I was thrown under the bus for no longer needing her and for making a path to friendship and happiness within a group of people she had considered hers beyond a shadow of a doubt. A friend of mine (and former best friend of hers) who remained in the congregation after I left called me a year or so ago, days after her own departure: “I had to go, Angie. It finally hit me that I just couldn’t take another year. I couldn’t stand there while she made yet another annual sacrifice.” My breath caught in my throat, and when I went to tell her that I understood her decision (and so identified with her choice of words), I had to clear my throat to speak.
I have books on my shelf that I walk by every day. They are written by wise men and women — great teachers and thinkers and rabbis. Some of them talk about traumatic events (Freud and Feldman), about missed experiences (Freud, Lacan, Barthes), and about the holes in our very being that connect us to one another (Bataille). And then…there are also those that stare back quite pointedly from my shelves, and whisper-scream about scapegoats, and about how someone must be made to pay the price if the community is to go on (Rene Girard, and even Shirley Jackson).
Of course, the Jewish population of 20th century Europe was itself scapegoated by the communities in which they made their homes and raised their families. Other Europeans (particularly Germans) became convinced that they could not survive or be successful while Jews (German Jews) were in their midst; their success and integration could not be permitted to go any further than it already had. In the end, of course, the Jews were sacrificed by the very communities of which they were a part, by people whose daily lives were almost identical to their own. The resemblance had become too great.
I studied the Holocaust as well as the events that led up to it. I read the books that should have taught me all I needed to know about what was happening in my own personal life, and about what had happened to many, many people before me. And we’re not even going to talk about how my mom was yelling at me from 650 miles away, trying desperately to warn me that A TRAIN WAS COMING.
The train hit, and when it did, my long-awaited adult bat mitzvah was only two days in the rear-view mirror. (It was a rousing success.) I was in the middle of a semester of grad school, and I considered my relationship with the rabbi one of the closest in my life. So I was utterly flabbergasted and totally devastated by the betrayal and abandonment that came. One minute we’re talking, the next minute we’re not. One minute I’m a teacher at the Hebrew school, a board member, a student in her department, and a friend, and in the next I’m not even worth a conversation, and the remaining members of the board are convening by phone to remove me from the temple so the rabbi never has to see or talk to me again. (For the next six months, a repeating chain of questions cycled through my head, totally cutting off all other avenues of thought: Can she really do this to people? Of course she can — I’ve helped her do it two or three times before myself. Why didn’t I realize that this wasn’t okay, that other churches and clergy don’t do this? Why didn’t I recognize that I’d been manipulated into helping her? Why didn’t the board full of people who knew me realize it?) In the five years that I had known the rabbi, the pieces of my world that didn’t include her had become very small indeed. I had changed my area of study, my religion, my friends, even the music that I listened to. Without realizing it, I had made the differences between us negligible at best, and — as Girard could have told me — one of us had to go.

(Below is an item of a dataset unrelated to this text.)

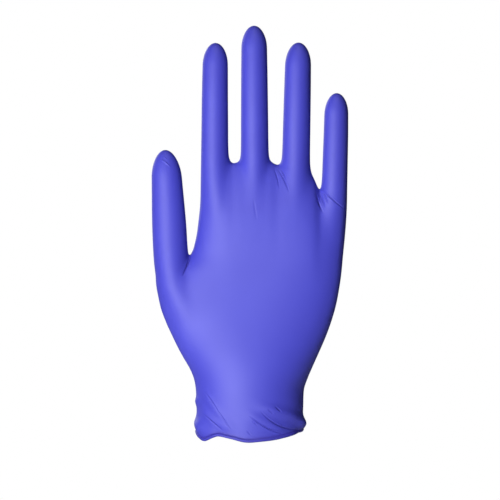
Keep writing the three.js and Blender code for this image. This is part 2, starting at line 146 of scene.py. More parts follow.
# Sections of the wrist and palm. at is the height as a share of HAND_LENGTH, palm how far the section has
# changed from the wrist's breadth and thickness to the palm's, left and right its sides as shares of that
# breadth, and square the power of its oval, 2 for an ellipse.

HAND_FORM = table(
    "at palm left right square",
    (-0.06, 0.0, -0.496, 0.507, 2.0),
    (0.1, 0.0, -0.496, 0.507, 2.0),
    (0.17, 0.02, -0.498, 0.507, 2.0),
    (0.21, 0.06, -0.506, 0.531, 2.0),
    (0.25, 0.15, -0.523, 0.554, 2.0),
    (0.3, 0.3, -0.552, 0.576, 2.05),
    (0.36, 0.5, -0.586, 0.594, 2.1),
    (0.42, 0.68, -0.618, 0.606, 2.3),
    (0.48, 0.82, -0.628, 0.615, 2.45),
    (0.54, 0.92, -0.595, 0.62, 2.6),
    (0.6, 0.97, -0.51, 0.629, 2.8),
    (0.66, 1.0, -0.404, 0.635, 3.3),
    (0.72, 1.0, -0.367, 0.645, 3.7),
    (0.8, 1.0, -0.349, 0.653, 4.0),
    (0.9, 1.0, -0.335, 0.66, 4.0),
    (1.1, 1.0, -0.33, 0.664, 4.0),
)

# The line of the webs between the fingers. at is a share of PALM_BREADTH, up one of HAND_LENGTH.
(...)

Less than two years later, I moved back to Illinois. A year and a half after that, I was married to my husband and thanking my lucky stars that I wasn’t still stuck 650 miles from home, living a life that only looked good from the outside but really was never supposed to be mine. In retrospect, I’m so glad she showed me who she was. I got away late, but at least I got away.

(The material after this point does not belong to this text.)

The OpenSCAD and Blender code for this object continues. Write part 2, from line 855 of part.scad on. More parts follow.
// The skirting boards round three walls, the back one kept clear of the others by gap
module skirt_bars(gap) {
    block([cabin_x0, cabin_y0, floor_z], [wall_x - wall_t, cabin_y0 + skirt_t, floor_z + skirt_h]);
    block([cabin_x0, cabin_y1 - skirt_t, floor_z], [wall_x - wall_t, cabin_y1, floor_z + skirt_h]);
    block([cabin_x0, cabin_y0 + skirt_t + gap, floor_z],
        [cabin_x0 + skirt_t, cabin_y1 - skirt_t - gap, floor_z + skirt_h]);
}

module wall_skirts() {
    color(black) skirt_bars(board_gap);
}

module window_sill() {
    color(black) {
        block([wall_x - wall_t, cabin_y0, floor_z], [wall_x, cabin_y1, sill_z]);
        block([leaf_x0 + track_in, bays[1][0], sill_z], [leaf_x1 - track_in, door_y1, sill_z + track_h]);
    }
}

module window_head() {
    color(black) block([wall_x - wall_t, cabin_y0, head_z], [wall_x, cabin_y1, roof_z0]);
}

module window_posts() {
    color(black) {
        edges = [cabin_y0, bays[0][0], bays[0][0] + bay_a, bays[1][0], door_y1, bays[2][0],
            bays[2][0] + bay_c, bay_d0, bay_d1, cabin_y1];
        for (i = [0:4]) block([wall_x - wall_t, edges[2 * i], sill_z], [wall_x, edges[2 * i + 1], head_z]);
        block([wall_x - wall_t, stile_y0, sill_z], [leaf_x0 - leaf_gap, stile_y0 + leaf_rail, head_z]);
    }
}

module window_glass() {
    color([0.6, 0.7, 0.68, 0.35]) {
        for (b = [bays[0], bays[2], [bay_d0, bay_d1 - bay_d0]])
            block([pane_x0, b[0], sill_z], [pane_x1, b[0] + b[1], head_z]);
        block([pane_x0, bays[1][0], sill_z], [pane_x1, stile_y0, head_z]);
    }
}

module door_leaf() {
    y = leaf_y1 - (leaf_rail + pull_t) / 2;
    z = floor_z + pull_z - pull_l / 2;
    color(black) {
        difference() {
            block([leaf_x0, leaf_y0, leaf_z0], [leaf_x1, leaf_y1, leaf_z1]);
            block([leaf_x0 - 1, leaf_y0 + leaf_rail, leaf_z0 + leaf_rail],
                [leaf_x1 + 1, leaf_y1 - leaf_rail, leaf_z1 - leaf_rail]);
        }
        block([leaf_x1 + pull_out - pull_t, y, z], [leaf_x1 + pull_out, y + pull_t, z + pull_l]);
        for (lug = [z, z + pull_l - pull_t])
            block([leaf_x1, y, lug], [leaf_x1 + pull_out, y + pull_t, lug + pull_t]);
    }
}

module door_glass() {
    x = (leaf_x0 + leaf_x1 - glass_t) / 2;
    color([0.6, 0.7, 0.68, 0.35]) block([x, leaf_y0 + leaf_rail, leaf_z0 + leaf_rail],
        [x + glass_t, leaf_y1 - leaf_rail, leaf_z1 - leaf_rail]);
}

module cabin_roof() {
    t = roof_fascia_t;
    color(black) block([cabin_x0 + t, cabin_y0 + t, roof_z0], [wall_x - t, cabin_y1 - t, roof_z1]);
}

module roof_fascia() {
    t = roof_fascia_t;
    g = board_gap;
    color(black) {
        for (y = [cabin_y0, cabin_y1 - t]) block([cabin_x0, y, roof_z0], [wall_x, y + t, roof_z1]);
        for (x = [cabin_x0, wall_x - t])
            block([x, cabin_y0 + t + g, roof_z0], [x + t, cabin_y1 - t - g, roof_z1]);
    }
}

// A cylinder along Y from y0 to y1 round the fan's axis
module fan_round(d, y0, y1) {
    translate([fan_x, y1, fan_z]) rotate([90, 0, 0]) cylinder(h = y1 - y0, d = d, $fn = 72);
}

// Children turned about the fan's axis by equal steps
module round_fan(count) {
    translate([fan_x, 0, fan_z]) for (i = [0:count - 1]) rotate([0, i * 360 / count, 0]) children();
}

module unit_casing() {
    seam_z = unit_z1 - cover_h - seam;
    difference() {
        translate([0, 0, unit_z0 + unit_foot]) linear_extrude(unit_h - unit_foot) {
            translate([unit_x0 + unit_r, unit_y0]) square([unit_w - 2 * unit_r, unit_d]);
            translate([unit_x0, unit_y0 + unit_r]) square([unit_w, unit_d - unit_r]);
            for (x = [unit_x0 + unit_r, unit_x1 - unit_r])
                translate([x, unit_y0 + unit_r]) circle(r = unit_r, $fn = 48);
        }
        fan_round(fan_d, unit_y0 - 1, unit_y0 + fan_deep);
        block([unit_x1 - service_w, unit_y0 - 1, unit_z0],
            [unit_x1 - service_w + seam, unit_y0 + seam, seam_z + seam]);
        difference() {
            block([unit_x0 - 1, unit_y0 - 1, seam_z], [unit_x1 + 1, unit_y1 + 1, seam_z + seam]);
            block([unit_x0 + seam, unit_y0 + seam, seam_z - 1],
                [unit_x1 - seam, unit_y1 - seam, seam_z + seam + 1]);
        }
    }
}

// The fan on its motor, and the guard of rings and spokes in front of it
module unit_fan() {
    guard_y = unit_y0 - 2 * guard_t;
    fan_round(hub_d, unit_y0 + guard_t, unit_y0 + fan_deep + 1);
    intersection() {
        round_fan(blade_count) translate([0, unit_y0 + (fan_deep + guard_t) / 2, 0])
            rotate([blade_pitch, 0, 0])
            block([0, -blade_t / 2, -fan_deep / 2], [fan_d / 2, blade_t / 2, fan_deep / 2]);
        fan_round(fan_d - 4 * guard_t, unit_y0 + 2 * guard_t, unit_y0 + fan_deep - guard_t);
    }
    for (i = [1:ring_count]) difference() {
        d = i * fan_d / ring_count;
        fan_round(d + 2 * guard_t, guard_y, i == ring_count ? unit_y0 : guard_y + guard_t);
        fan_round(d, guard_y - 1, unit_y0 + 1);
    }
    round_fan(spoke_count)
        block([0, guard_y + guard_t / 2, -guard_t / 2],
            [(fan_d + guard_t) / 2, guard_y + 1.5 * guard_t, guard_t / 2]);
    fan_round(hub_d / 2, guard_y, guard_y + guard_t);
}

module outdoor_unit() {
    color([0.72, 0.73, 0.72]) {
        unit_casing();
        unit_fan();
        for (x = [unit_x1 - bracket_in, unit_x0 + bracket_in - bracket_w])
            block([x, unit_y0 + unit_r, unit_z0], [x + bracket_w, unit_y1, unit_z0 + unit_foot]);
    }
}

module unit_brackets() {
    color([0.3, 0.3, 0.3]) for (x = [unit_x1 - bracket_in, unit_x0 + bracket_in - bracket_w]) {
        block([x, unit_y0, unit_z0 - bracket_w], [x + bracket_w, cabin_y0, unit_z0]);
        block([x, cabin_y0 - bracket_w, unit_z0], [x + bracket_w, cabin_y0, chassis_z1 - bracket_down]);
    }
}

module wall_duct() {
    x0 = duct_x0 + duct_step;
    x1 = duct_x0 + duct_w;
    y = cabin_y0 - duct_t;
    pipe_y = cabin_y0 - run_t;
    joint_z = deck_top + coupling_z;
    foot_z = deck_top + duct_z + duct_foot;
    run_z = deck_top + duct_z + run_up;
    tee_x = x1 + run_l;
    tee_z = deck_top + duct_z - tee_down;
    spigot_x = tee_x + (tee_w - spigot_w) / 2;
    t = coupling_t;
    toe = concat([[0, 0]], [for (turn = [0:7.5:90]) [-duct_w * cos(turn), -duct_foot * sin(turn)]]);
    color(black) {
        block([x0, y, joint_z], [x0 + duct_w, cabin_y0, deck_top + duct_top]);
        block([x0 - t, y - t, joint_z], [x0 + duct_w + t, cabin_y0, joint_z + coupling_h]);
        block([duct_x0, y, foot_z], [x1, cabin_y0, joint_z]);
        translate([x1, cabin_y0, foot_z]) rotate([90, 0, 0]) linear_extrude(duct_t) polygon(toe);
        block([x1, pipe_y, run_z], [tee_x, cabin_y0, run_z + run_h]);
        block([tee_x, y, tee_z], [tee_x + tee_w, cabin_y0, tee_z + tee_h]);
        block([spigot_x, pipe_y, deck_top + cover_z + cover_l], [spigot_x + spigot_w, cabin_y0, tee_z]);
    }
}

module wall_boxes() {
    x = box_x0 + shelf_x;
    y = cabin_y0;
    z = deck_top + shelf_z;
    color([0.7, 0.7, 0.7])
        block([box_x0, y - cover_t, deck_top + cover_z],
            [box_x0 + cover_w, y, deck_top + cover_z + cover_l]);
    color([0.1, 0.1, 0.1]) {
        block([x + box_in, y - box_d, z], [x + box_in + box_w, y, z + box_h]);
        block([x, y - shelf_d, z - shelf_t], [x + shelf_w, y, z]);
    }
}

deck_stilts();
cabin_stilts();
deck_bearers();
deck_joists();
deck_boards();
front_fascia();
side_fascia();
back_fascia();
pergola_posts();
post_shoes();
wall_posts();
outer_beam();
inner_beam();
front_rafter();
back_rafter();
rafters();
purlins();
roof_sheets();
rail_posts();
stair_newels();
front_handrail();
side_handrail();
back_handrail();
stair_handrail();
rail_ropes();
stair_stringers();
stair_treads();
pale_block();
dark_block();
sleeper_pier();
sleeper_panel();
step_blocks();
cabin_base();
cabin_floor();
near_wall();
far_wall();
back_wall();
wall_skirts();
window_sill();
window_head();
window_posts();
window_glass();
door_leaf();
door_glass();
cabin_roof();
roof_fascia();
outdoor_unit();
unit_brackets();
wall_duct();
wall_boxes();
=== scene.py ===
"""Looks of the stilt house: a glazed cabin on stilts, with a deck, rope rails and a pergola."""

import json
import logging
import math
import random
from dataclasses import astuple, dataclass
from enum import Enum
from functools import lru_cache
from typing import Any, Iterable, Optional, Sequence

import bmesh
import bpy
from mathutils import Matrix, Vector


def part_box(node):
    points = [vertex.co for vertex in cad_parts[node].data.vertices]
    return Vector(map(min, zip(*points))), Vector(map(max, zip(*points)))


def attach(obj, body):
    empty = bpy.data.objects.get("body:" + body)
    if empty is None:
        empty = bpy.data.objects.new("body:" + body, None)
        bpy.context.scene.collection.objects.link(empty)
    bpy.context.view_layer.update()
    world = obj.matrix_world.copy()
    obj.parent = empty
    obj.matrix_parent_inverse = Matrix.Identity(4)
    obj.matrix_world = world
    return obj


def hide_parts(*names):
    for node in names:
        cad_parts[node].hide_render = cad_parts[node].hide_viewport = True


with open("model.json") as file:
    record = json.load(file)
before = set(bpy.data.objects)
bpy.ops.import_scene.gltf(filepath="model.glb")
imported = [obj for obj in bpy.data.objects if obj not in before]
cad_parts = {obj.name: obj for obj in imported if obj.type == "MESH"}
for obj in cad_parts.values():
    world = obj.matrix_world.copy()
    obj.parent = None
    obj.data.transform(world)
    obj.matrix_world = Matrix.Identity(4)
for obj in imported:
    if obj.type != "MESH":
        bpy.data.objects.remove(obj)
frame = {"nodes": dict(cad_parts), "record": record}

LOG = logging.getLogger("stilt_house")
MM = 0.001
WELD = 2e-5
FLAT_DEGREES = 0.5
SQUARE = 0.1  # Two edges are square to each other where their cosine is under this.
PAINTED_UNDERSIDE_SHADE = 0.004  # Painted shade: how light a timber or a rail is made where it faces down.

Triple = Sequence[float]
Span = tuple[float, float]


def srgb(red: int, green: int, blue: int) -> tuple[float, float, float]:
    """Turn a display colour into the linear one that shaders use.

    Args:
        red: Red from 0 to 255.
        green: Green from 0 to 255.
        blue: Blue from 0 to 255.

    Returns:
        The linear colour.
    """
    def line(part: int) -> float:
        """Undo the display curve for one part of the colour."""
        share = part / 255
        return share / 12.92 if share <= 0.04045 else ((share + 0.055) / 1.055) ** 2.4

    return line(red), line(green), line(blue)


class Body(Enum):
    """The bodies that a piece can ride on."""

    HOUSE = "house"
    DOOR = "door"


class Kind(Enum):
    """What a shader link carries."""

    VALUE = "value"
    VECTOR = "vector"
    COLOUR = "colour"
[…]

When I left, all that remained for me to finish grad school and get my master’s was sitting for my comprehensive exams, and frankly, I was never worried about whether I’d be successful. I was a writer and a thinker, and I have no doubt that I could’ve done it with one eye closed and one hand behind my back. But my questions — the ideas I would’ve chosen to be “tested” on — reside entirely between the covers of those books that I once loved and now can hardly bear to look at. I couldn’t have reread them if my life depended on it. In the end, my life depended on me leaving them alone, and I haven’t opened them since.
But I do look at them often in the course of standing and admiring my bookshelves (as we book freaks are wont to do). I don’t suppose I’ll ever stop loving them, and they’ll always be an integral part of who I was and even who I am now. Occasionally, I manage to forget for a while the pain they caused in me or witnessed from me, and I catch myself quoting their ideas before I even know what I’m doing. I also frequently recommend them to others, though I am careful to keep certain volumes out of the hands of the younger ones. I know better than most what these books can do, how sometimes the tales of other people’s destruction can so closely mirror our own as to become indistinguishable. Our feet follow our thoughts more often than one might think. And I also believe there’s something of the truth in this eerie description of traumatic resonance from Toni Morrison’s Beloved:
Where I was before I came here, that place is real. It’s never going away. Even if the whole farm–every tree and grass blade of it dies. The picture is still there and what’s more, if you go there–you who never was there–if you go there and stand in the place where it was, it will happen again; it will be there for you, waiting for you.
I read this and I think simultaneously of my former rabbi and my over-exposure to Holocaust history, testimony, and literature. And yet…I am Jewish and I always will be. Though I am usually deceptively silent on the subject(s)– though there are books I will not open for the sake of my own joy and sanity — I am not broken or crazy or even as forgetful as some might like. I remember who I was, what I did, what I felt, and why. And nowadays there’s nothing I can do but honor that memory and keep my distance.
[Note: This blog reflects only my thoughts, feelings and opinions. None of the statements herein should be construed as objective fact. Feelings are not facts.]